Our conclusion from these decisions is that, so long as the statute requires passage of the examination, a veteran may constitutionally be preferred over ,non-veterans whether the statute be mandatory or directory. In either case the minimum qualification for appointment is success in an examination. Its passage satisfies the requirement that appointments of public employees be made only of persons reasonably fitted for the position.
There can be no objection to the provision of section 4407 which
permits
a preference of any veteran on the eligible list. The provision that those in the first four of the eligible list
shall he preferred,
appearing in the same section, must, however, be construed to be manda
tory, with the exception that the appointing power need not select such veteran if it is found on a fair basis that he is morally or physically unfit to be employed. Thus construed it is constitutional under all the cases which have been cited. In none of those was a mandatory preference for veterans who had passed the examination held unconstitutional.
But statutes completely exempting veterans from taking the customary examinations for civil service positions have been ordinarily held unconstitutional since they do not require that the appointees be fit for the position. See
Brown v. Russell,
166 Mass. 14, 43 N. E. 1005. In New York, though preferences for veterans have been written into the constitution, • nevertheless they have been construed against appointment without examination. See
Matter of Keymer,
148 N. Y. 219, 42 N. E. 667. In
Barthelmess v. Cukor,
231 N. Y. 435, 132 N. E. 140, the constitutional provision requiring competitive examinations except as to Civil War veterans was strictly construed not to include World War veterans. The statute attempting to give such a preference was held unconstitutional, although the opinion pointed out that, had the legislature merely tried to credit the military service as experience, it might have been proper. In
Wood v. Philadelphia,
46 Pa. Superior Ct. 573, above referred to, the Superior Court had before it a statute exempting not only war veterans but also their widows and children from taking examinations for civil service positions in first class cities. The court states, at page 579, “we are at a loss to discover any substantial grounds upon which such classification may rest.”

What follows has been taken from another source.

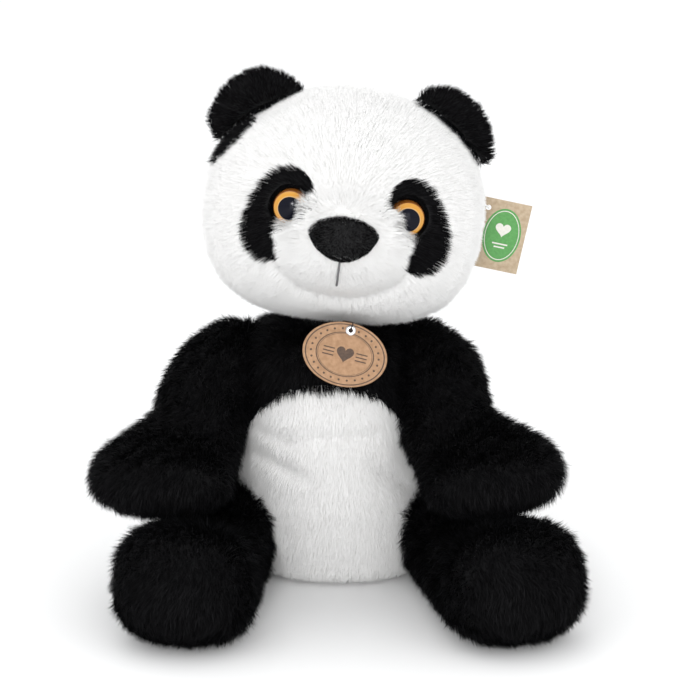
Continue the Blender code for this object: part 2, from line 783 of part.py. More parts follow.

There is an exception to this rule against exemption from examination where the statute is not mandatory but merely discretionary in permitting such appointment, and where the nature of the position is such that it does not require an examination to establish qualification ; in that event the preference given veterans is not
interdicted. See
Opinion of the Justices,
166 Mass. 589, 44 N. E. 625.
A provision granting veterans a lower passing grade than other candidates, or, what is an equivalent provision, a credit to veterans of a specific number of points aiding them in passing an examination, is in parity with exemption from examination; these provisions will be held unconstitutional as not providing a reasonable relation between the value of military training and its appraisal in public ; employment. They give undue Aveight to military service and violate the constitutional provisions against class legislation and special privilege. It was argued in
Cook v. Mason,
103 Cal. App. 6, 283 Pac. 891, that the statute requiring of veterans five points less than the regular passing grade violated the special privilege clause of the constitution. While the court found it unnecessary to pass on this five point difference, it was strongly intimated that such a. preference was bad. In
State v. McDonald,
188 Minn. 157, 246 N. W. 900, although the statute involved did not contain such a provision, the court expressly stated that if the legislature had provided a passing grade for veterans lower than that for non-veterans it would have violated the state constitution.
In several jurisdictions the statutes have provided for a credit of a specific number of points to veterans;
who pass the examination,
which credit aids their order or standing in the eligible lists. These statutes are, of course, distinguishable. Their propriety rests on their reasonableness. In
Jones v. O’Toole,
supra, such a credit of five points was allowed and despite its mandatory character was assumed to be constitutional. In
State v. Emmons,
128 Ohio St. 216, 190 N. E. 468, 47 Ohio App. 348, 191 N. E. 880, a percentage credit of the total grade obtained was allowed by the statute to veterans who had passed the examination.
It therefore clearly appears that the decisions of other states condemn the provision of section 4405 giving fif
teen per cent
credit in advance to veterans as unconstitutional. It is not distinguishable from a statute which would allow a fifteen per cent lower passing grade for veterans. It gives undue weight to the military and public experience of the veterans and in that way constitutes a special and exclusive privilege. Moreover, the legislature has itself condemned the classification. It has enacted laws giving veterans a credit of five per cent in civil service examinations for employment in the state agencies referred to above, while in cities of the third class, fifteen per cent is given. There is no reason for this difference. We do not hold that no credit can be given to veterans
who have passed examinations
in addition to the preference when on the eligible list, but the present grading is given to those who do not pass the examination.
Since the fifteen per cent credit of section 4405 is improper, that credit must be deducted from the final grade given to the veterans. As the record now discloses, with this deduction Leach is the only veteran whose name appears on the eligible list of those who passed, and on the certified top four, and unless cause appear to the contrary, as here indicated, he would be entitled to appointment. We do not pass on the age and other provisions of the act. The preference feature is otherwise sustained as constitutional, while the fifteen per cent provision is held illegal.
The decree is reversed and it is directed that judgment be entered in favor of the Commonwealth and that Joseph A. Schmid be and is hereby ousted and excluded from the office of Assistant Building Inspector of the City of Erie and the City Council is directed to appoint James J. Leach, appellant veteran, to that office unless cause be shown, as indicated, why he should not be appointed. Costs to be paid by appellee.